Danaher Has Conglomerate Disease (DHR)

By Douglas McIntyre | May 17, 2007 AAA

Being a U.S.-based conglomerate tends to be bad for a company's stock price. GE (NYSE: GE) is up only 5% over the last year, ditto for United Technologies (NYSE: UTX). The best performer in the group is Danaher (NYSE: DHR), up nearly 10%. Still, nothing to write home about.

The Problem with Conglomerates
Wall Street claims it does not like conglomerates because they are too hard to follow. For example, GE has a jet engine business, consumer finance business, enterprise finance business, locomotives business, medical products business... The list goes on and on.

The bull case for these stocks is that when one division is down, others pull the revenue for the entire business up. Owning a bunch of business combats cyclical earnings.

But, the bear case is that the businesses do not work together and that their value would be easier to see if they were discrete companies.

Danaher, Easier to Figure Out?
Danaher is much smaller than GE. Its revenue last year was $9.6 billion. GE's was over $163 billion. But, Danaher still operates in four segments: professional instrumentation, medical technologies, industrial technologies and tools and components. In the first quarter of this year, the company had revenue of $2.55 billion, up from $2.14 billion in the same period the year before. Net income was $254.8 million up from $215.7 million.

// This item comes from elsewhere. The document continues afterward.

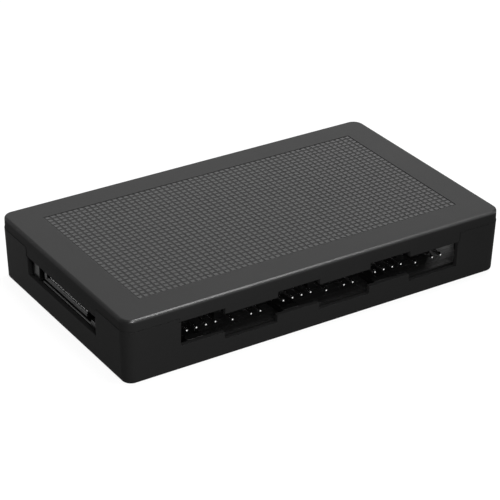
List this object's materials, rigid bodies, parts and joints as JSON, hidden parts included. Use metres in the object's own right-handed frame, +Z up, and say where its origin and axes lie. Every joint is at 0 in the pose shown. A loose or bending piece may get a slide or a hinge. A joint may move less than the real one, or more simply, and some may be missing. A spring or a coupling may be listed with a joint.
{
  "type": "fan and lighting splitter",
  "caption": "Flat moulded splitter box for a computer case, with a blade power inlet and paired fan and lighting pin ports.",
  "frame": {"origin": "centre of the box on the plane that its underside rests on", "axes": "+Z up through the cover; -Y out of the front row of ports; -X out of the power inlet"},
  "size_m": [0.106, 0.062, 0.0168],
  "materials": {
    "case_plastic": "fine moulded texture",
    "cover_plastic": "fine moulded texture with raised dots",
    "screw_steel": "plated",
    "board_laminate": "solder mask",
    "connector_plastic": "moulded",
    "contact_metal": "plated",
    "pin_metal": "tin plated",
    "chip_resin": "moulded resin",
    "capacitor_can": "drawn can",
    "fuse_coating": "coated",
    "ceramic": "fired",
    "resistor_film": "coated"
  },
  "bodies": {
    "root": {"base_shell": "case_plastic", "top_cover": "cover_plastic", "case_screws": "screw_steel", "circuit_board": "board_laminate", "power_inlet_housing": "connector_plastic", "power_inlet_contacts": "contact_metal", "front_fan_header_1": "connector_plastic", "front_fan_header_2": "connector_plastic", "front_fan_header_3": "connector_plastic", "rear_fan_header_1": "connector_plastic", "rear_fan_header_2": "connector_plastic", "rear_fan_header_3": "connector_plastic", "input_fan_header": "connector_plastic", "front_light_header_1": "connector_plastic", "front_light_header_2": "connector_plastic", "front_light_header_3": "connector_plastic", "rear_light_header_1": "connector_plastic", "rear_light_header_2": "connector_plastic", "rear_light_header_3": "connector_plastic", "input_light_header": "connector_plastic", "front_fan_pins_1": "pin_metal", "front_fan_pins_2": "pin_metal", "front_fan_pins_3": "pin_metal", "rear_fan_pins_1": "pin_metal", "rear_fan_pins_2": "pin_metal", "rear_fan_pins_3": "pin_metal", "input_fan_pins": "pin_metal", "front_light_pins_1": "pin_metal", "front_light_pins_2": "pin_metal", "front_light_pins_3": "pin_metal", "rear_light_pins_1": "pin_metal", "rear_light_pins_2": "pin_metal", "rear_light_pins_3": "pin_metal", "input_light_pins": "pin_metal", "fan_buffer_chip": "chip_resin", "light_buffer_chip": "chip_resin", "fan_power_capacitor": "capacitor_can", "light_power_capacitor": "capacitor_can", "fan_power_fuse": "fuse_coating", "light_power_fuse": "fuse_coating", "ceramic_capacitors": "ceramic", "chip_resistors": "resistor_film"}
  },
  "joints": []
}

The company still has the classic conglomerate problem. While professional instrumentation, and medical technologies increases in revenue and operating earnings, industrial technologies was up only slightly. Revenue in tools and components was down. So was operating profit. One segment dragged down the performance of the company as a whole.

Danaher Not Easy to Figure Out
While Danaher does not have a large financial division or entertainment business, it still has four moving parts and sub-businesses within those parts. GE investors constantly worry that there is a problem in the financial services sector. Last quarter, it was exposure to sub-prime mortgages. Several Wall Street analysts have argued that GE's breakup value is higher than its value as a whole. While this may or may not be true, rumors about splitting the company have driven up the stock price.

Danaher is not likely to dodge the GE problem, which means it is probably going to stay in one piece, at least for awhile.